How do your children show their displeasure? Perhaps they run off and hide, fall to the ground kicking and screaming, stomp their feet or yell at you. If your children are anything like our boys they have done all of these things, sometimes in a single tantrum. Noah, who is five, also employs what I have come to call the passive protest. While the aforementioned actions can be extremely embarrassing in public and contribute to hearing loss, it has been my experience that the passive protest is by far the most exasperating of all the ways children can show their displeasure.
Once a protest has begun Noah will stand rooted to the spot where he became annoyed. It does not matter if that is in the middle of a room, or the middle of the sidewalk, he simply refuses to move. He will stand there with his arms crossed and a scowl on his face. If I try to ask what is wrong he will scrunch his face up even more, pull his shoulders up to his ears, stare straight into my eyes, and say nothing. If I try to move him he will go limp and crumple to the ground.

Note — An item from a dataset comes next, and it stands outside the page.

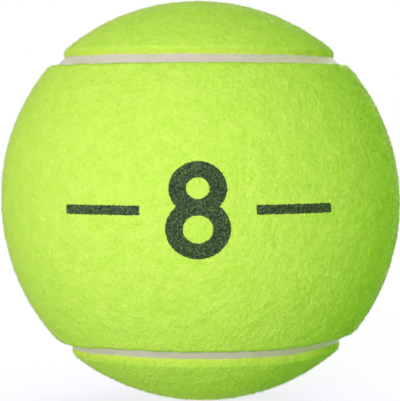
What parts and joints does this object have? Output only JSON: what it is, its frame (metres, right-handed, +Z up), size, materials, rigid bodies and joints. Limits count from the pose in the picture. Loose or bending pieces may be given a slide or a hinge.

For the longest time I would use threats of the loss of toys or playing with friends and when these failed I would just scoop him up and carry him out to the car and put him in his seat. Then I’d go back for whatever else I needed, his coat, his shoes, or his little brother Luke. Saying I was going to take something away posed another problem in that I would often forget about it five minutes later. To Noah’s credit, though, he will often remind me of what I said. After a particularly long string of protests I got so fed up that I walked out of the room and literally hopped up and down and roared, looking very much like Yosemite Sam without the chaps and ten-gallon hat and thus learned that you can in fact get hopping mad. After this wonderful display of total loss of control, I decided that I’d better come up with a new approach. Now I meet silence with silence, save for the occasional warning, and if the situation calls for it, the removal of the current favorite toy, at that moment, for the day. The one thing that I don’t do is use the I’m going to leave you here threat, even on the days when I would really like to. Not, because I think it is cruel to say that to your child but because the one time I did say it, Luke broke down into a sobbing, fear-filled frenzy over the fact that we were going to leave his brother who, as he repeated many times, is part of the family. Having a sobbing child and a silent unmoving child is extremely counterproductive. Like all aspects of parenting how I deal with a situation, as well as how the kids deal with it, is always changing. Often our coping ability hinges on how much sleep either party has gotten and how many days in a row my wife has been working. For the most part though the meeting silence with silence seems to be working. I just continue to plod along, and when things get really bad tell myself that other parents must be going through this sort of thing as well.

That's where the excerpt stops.